As to whether Canadians would actually go for PR, we are in the process of getting an idea. On May 17, British Columbians voted on a proposal for the single transferable vote for provincial assembly elections, as recommended by a randomly drawn Citizens Assemly. STV won a strong majority, 57% to 43%. STV got 11 percentage points more than the Liberals, reelected in the province to another majority thanks to the first-past-the-post system. The only catch is that the government had set a 60% hurdle for it to be binding. Something will probably still happen in BC, though not right away.

PEI and New Brunswick will have referenda on MMP (a la New Zealand and Germany, though less proportional by design) soon. Ontario and Quebec have PR discussions well underway.

It is only a matter of time before the idea goes national. In fact, there is a review process underway in parliament now, though no obvious momentum behind it just yet. The momentum will come from below, if provinces begin to adopt PR, or when the next federal election produces a parliament so unworkable that the current one is remembered findly.
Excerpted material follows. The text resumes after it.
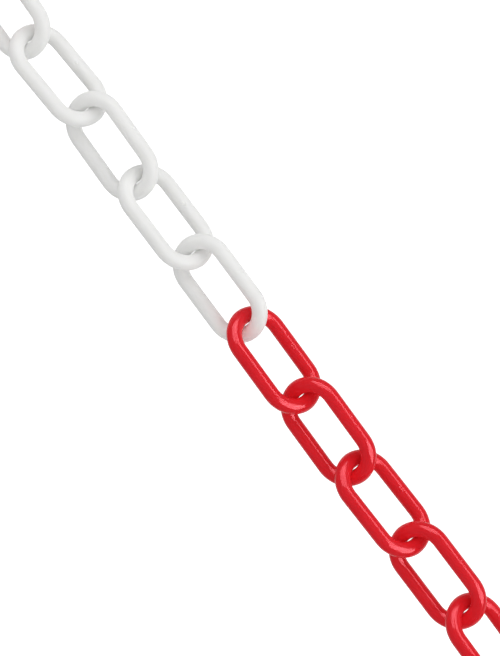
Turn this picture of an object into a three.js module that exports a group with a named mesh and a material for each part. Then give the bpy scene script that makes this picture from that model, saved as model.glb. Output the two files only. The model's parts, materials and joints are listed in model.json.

PR is on its way in Canada, and not soon enough. It is probably now only a matter of time for the UK, too. Soon the US will be pretty much the last bastion where manufactured legislative majorities (no, Republicans are NOT winning votes majorities in congress) continue to be tolerated.

Anonymous said...

None of the Canadian federal "conservative" parties have ever been anti-Quebec. The Liberal party of Canada is highly skilled at demonizing conservative organizations even as they adopt their (conservative) ideas and policies.